On your way back to the Hauptbahnhof, cross the river on the iron pedestrian bridge (Eiserner Steg) that you passed earlier and look up at the Greek sign perched on the arch. It roughly translates to: “Sailing on a wine-dark sea off to foreign shores.” It’s meant to encourage locals to learn more about other cultures – which is exactly what you’ve been doing. Now, make sure you don’t miss your next flight.

IF YOU GO

WHERE TO STAY

Lindner Hotel & Residence Main Plaza If you stay for too much time in the apple-wine bars, you can find one of the city’s better hotels close by.

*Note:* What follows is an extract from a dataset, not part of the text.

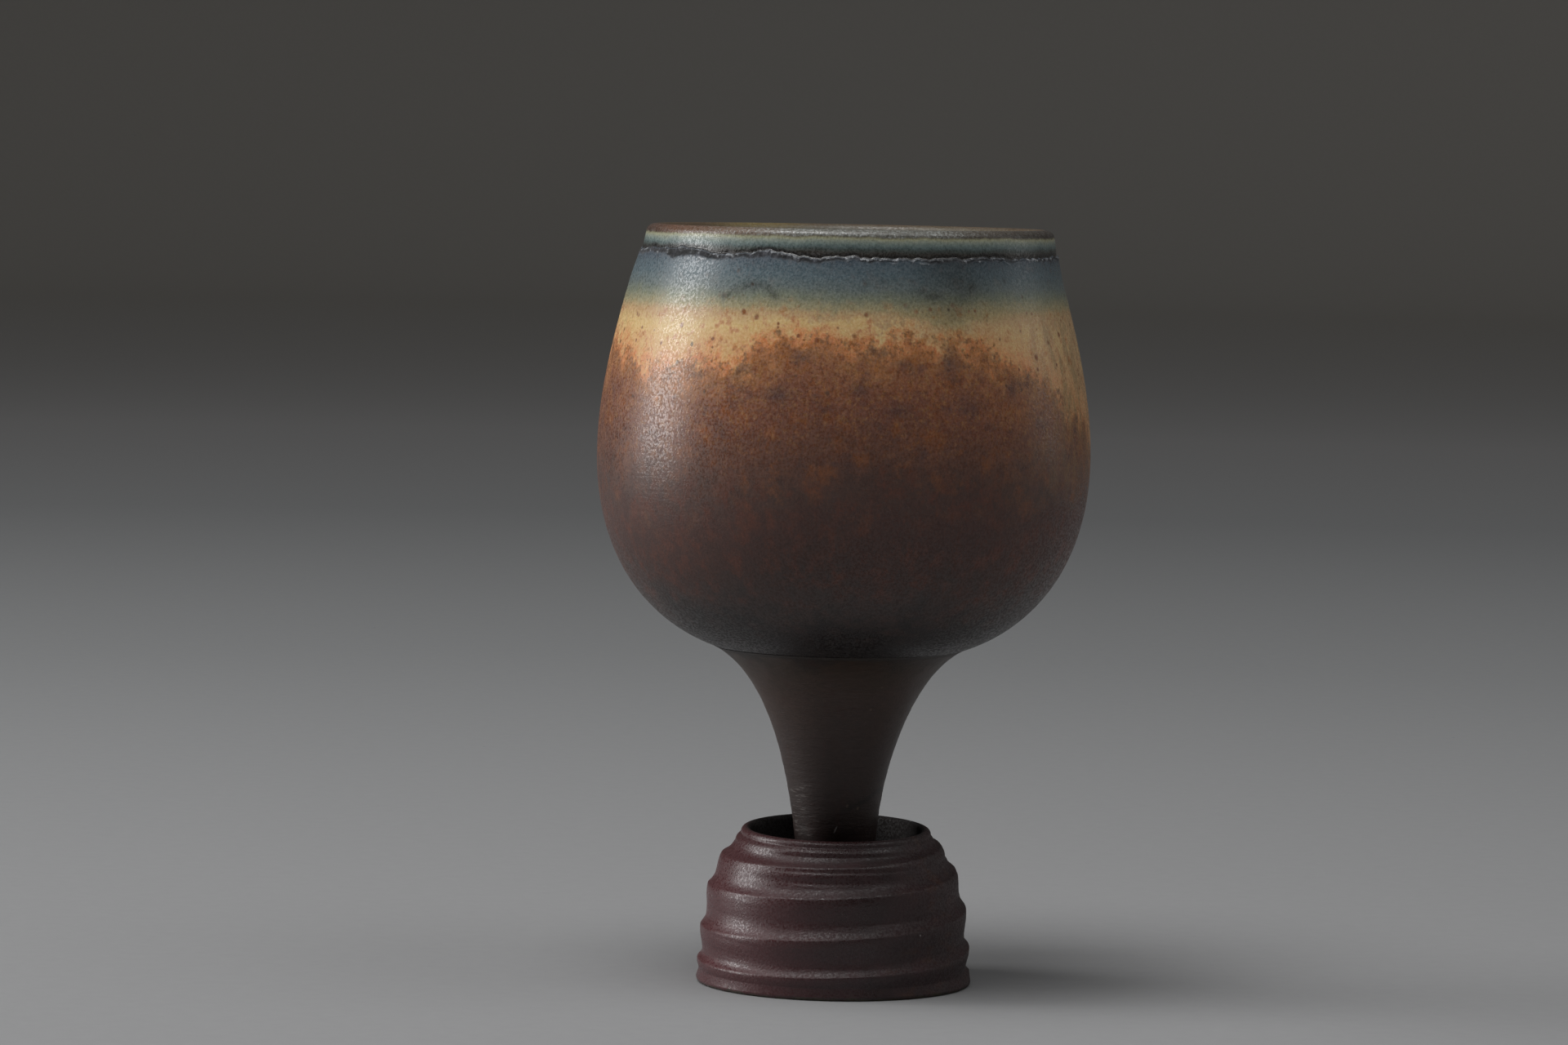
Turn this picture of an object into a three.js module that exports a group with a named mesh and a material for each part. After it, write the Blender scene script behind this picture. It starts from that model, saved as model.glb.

The Lindner is a contemporary suite hotel on the south side of the Main, well-known to German business travellers for its luxe amenities and a fantastic spa with swimming pool, saunas and steam bath. The staff here also speak better English than many English speakers. Rooms from €79 to €399. 1 Walther-von-Cronberg-Platz

Closer to the old town, it’s hard not to fall in love with the city’s grand dame: the Steigenberger Frankfurter Hof. Built in the late 19th century, this five-star, 321-room hotel is in the centre of the city and around the corner from Goethe Haus. Rooms from €199. Am Kaiserplatz

WHERE TO EAT

Lorsbacher Thal Tuck into hearty Frankfurt favourites and try the house drink: tart hard cider (apfelwein). 49 Grosse Rittergasse; Old Sachsenhausen; 49-69-616459

Wacker’s Kaffee A local legend. Frankfurters come for kaffee und kuchen (coffee and cake). There’s always a lineup, so you know it’s good. 9 Kornmarkt

The writer was a guest of the Lindner Hotel and worked with a tour guide courtesy of Frankfurt Tourism. Neither approved or reviewed the story before publication.